Extract the complete data exactly as given.

### Provided entries

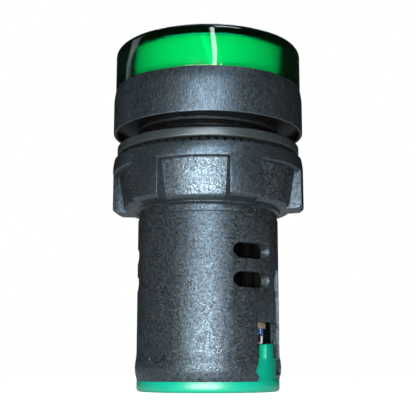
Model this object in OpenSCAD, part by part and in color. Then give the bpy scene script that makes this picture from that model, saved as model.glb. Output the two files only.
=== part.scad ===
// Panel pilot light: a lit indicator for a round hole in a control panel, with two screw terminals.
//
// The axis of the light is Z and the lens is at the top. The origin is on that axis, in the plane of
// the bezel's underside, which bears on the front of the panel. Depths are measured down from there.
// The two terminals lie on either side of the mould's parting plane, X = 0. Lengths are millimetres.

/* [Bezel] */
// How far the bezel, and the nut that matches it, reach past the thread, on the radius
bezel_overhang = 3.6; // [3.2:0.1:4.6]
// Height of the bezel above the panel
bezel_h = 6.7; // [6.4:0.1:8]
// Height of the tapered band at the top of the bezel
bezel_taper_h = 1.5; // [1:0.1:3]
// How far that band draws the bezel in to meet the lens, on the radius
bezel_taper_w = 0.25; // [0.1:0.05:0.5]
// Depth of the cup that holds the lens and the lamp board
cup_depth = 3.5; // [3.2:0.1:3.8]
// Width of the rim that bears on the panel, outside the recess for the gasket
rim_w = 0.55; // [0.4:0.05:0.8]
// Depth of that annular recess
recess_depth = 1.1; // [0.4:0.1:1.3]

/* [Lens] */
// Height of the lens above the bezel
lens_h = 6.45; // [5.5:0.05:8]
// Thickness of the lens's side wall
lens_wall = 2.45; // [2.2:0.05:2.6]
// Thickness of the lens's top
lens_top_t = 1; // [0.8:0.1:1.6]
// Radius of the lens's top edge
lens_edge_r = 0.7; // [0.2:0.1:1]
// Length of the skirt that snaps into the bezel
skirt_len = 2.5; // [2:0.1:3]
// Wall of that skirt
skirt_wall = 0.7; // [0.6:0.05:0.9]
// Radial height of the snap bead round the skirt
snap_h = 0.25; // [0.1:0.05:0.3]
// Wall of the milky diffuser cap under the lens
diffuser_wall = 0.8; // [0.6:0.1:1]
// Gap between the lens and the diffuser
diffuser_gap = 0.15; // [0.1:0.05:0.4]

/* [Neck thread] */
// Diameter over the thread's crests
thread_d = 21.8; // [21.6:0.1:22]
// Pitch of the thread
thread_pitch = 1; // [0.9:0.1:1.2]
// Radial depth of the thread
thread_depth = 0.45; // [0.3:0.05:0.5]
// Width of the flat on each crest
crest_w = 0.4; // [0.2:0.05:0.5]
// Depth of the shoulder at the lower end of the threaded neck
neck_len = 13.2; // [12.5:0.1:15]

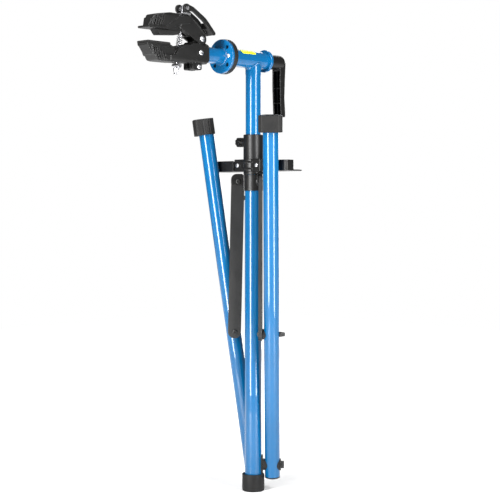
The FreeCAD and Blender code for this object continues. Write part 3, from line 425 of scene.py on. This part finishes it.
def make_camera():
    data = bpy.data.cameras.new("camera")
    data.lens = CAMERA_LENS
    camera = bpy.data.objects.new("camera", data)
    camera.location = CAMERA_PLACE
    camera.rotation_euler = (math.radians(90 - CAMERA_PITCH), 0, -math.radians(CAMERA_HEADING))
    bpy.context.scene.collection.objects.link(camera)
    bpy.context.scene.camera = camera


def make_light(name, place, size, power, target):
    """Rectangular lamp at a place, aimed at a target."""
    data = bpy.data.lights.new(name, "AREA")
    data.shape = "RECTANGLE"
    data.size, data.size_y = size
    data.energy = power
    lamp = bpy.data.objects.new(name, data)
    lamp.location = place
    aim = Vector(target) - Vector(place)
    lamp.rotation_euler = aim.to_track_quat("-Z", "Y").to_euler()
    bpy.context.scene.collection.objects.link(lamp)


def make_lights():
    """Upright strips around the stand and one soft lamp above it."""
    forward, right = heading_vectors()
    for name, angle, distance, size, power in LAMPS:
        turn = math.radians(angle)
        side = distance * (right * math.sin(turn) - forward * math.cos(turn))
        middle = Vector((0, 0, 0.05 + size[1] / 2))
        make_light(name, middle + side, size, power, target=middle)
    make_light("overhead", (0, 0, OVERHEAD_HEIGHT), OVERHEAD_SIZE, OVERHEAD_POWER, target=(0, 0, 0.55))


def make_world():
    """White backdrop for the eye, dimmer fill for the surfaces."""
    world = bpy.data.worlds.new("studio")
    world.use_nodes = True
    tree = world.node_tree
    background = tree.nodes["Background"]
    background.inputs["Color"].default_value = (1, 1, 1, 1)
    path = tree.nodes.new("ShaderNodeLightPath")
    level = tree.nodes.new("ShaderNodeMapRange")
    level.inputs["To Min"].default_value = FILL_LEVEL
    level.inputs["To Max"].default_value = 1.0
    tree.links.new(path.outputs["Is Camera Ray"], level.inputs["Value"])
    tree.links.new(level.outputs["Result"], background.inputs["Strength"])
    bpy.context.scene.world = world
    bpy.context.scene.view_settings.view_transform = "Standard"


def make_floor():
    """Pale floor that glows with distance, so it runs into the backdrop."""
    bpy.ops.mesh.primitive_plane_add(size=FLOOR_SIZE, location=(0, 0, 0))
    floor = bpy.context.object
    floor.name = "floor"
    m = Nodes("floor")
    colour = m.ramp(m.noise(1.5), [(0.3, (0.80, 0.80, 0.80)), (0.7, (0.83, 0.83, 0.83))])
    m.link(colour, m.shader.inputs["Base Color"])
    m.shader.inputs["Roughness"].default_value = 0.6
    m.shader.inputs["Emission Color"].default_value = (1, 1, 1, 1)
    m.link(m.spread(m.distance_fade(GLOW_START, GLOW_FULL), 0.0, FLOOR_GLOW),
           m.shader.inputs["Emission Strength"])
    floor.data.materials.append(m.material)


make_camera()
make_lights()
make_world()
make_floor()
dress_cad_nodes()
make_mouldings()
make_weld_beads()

######

- **Expected answer**
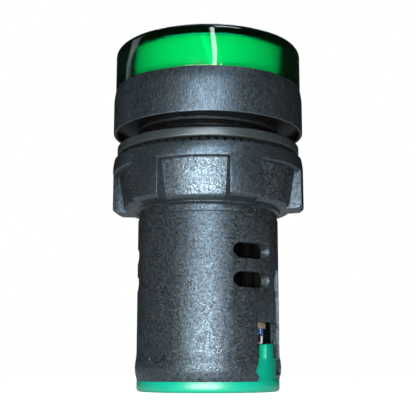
Model this object in OpenSCAD, part by part and in color. Then give the bpy scene script that makes this picture from that model, saved as model.glb. Output the two files only.
=== part.scad ===
// Panel pilot light: a lit indicator for a round hole in a control panel, with two screw terminals.
//
// The axis of the light is Z and the lens is at the top. The origin is on that axis, in the plane of
// the bezel's underside, which bears on the front of the panel. Depths are measured down from there.
// The two terminals lie on either side of the mould's parting plane, X = 0. Lengths are millimetres.

/* [Bezel] */
// How far the bezel, and the nut that matches it, reach past the thread, on the radius
bezel_overhang = 3.6; // [3.2:0.1:4.6]
// Height of the bezel above the panel
bezel_h = 6.7; // [6.4:0.1:8]
// Height of the tapered band at the top of the bezel
bezel_taper_h = 1.5; // [1:0.1:3]
// How far that band draws the bezel in to meet the lens, on the radius
bezel_taper_w = 0.25; // [0.1:0.05:0.5]
// Depth of the cup that holds the lens and the lamp board
cup_depth = 3.5; // [3.2:0.1:3.8]
// Width of the rim that bears on the panel, outside the recess for the gasket
rim_w = 0.55; // [0.4:0.05:0.8]
// Depth of that annular recess
recess_depth = 1.1; // [0.4:0.1:1.3]

/* [Lens] */
// Height of the lens above the bezel
lens_h = 6.45; // [5.5:0.05:8]
// Thickness of the lens's side wall
lens_wall = 2.45; // [2.2:0.05:2.6]
// Thickness of the lens's top
lens_top_t = 1; // [0.8:0.1:1.6]
// Radius of the lens's top edge
lens_edge_r = 0.7; // [0.2:0.1:1]
// Length of the skirt that snaps into the bezel
skirt_len = 2.5; // [2:0.1:3]
// Wall of that skirt
skirt_wall = 0.7; // [0.6:0.05:0.9]
// Radial height of the snap bead round the skirt
snap_h = 0.25; // [0.1:0.05:0.3]
// Wall of the milky diffuser cap under the lens
diffuser_wall = 0.8; // [0.6:0.1:1]
// Gap between the lens and the diffuser
diffuser_gap = 0.15; // [0.1:0.05:0.4]

/* [Neck thread] */
// Diameter over the thread's crests
thread_d = 21.8; // [21.6:0.1:22]
// Pitch of the thread
thread_pitch = 1; // [0.9:0.1:1.2]
// Radial depth of the thread
thread_depth = 0.45; // [0.3:0.05:0.5]
// Width of the flat on each crest
crest_w = 0.4; // [0.2:0.05:0.5]
// Depth of the shoulder at the lower end of the threaded neck
neck_len = 13.2; // [12.5:0.1:15]

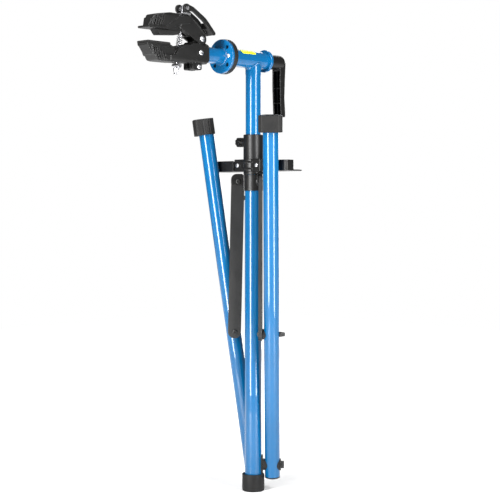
The FreeCAD and Blender code for this object continues. Write part 3, from line 425 of scene.py on. This part finishes it.
def make_camera():
    data = bpy.data.cameras.new("camera")
    data.lens = CAMERA_LENS
    camera = bpy.data.objects.new("camera", data)
    camera.location = CAMERA_PLACE
    camera.rotation_euler = (math.radians(90 - CAMERA_PITCH), 0, -math.radians(CAMERA_HEADING))
    bpy.context.scene.collection.objects.link(camera)
    bpy.context.scene.camera = camera


def make_light(name, place, size, power, target):
    """Rectangular lamp at a place, aimed at a target."""
    data = bpy.data.lights.new(name, "AREA")
    data.shape = "RECTANGLE"
    data.size, data.size_y = size
    data.energy = power
    lamp = bpy.data.objects.new(name, data)
    lamp.location = place
    aim = Vector(target) - Vector(place)
    lamp.rotation_euler = aim.to_track_quat("-Z", "Y").to_euler()
    bpy.context.scene.collection.objects.link(lamp)


def make_lights():
    """Upright strips around the stand and one soft lamp above it."""
    forward, right = heading_vectors()
    for name, angle, distance, size, power in LAMPS:
        turn = math.radians(angle)
        side = distance * (right * math.sin(turn) - forward * math.cos(turn))
        middle = Vector((0, 0, 0.05 + size[1] / 2))
        make_light(name, middle + side, size, power, target=middle)
    make_light("overhead", (0, 0, OVERHEAD_HEIGHT), OVERHEAD_SIZE, OVERHEAD_POWER, target=(0, 0, 0.55))


def make_world():
    """White backdrop for the eye, dimmer fill for the surfaces."""
    world = bpy.data.worlds.new("studio")
    world.use_nodes = True
    tree = world.node_tree
    background = tree.nodes["Background"]
    background.inputs["Color"].default_value = (1, 1, 1, 1)
    path = tree.nodes.new("ShaderNodeLightPath")
    level = tree.nodes.new("ShaderNodeMapRange")
    level.inputs["To Min"].default_value = FILL_LEVEL
    level.inputs["To Max"].default_value = 1.0
    tree.links.new(path.outputs["Is Camera Ray"], level.inputs["Value"])
    tree.links.new(level.outputs["Result"], background.inputs["Strength"])
    bpy.context.scene.world = world
    bpy.context.scene.view_settings.view_transform = "Standard"


def make_floor():
    """Pale floor that glows with distance, so it runs into the backdrop."""
    bpy.ops.mesh.primitive_plane_add(size=FLOOR_SIZE, location=(0, 0, 0))
    floor = bpy.context.object
    floor.name = "floor"
    m = Nodes("floor")
    colour = m.ramp(m.noise(1.5), [(0.3, (0.80, 0.80, 0.80)), (0.7, (0.83, 0.83, 0.83))])
    m.link(colour, m.shader.inputs["Base Color"])
    m.shader.inputs["Roughness"].default_value = 0.6
    m.shader.inputs["Emission Color"].default_value = (1, 1, 1, 1)
    m.link(m.spread(m.distance_fade(GLOW_START, GLOW_FULL), 0.0, FLOOR_GLOW),
           m.shader.inputs["Emission Strength"])
    floor.data.materials.append(m.material)


make_camera()
make_lights()
make_world()
make_floor()
dress_cad_nodes()
make_mouldings()
make_weld_beads()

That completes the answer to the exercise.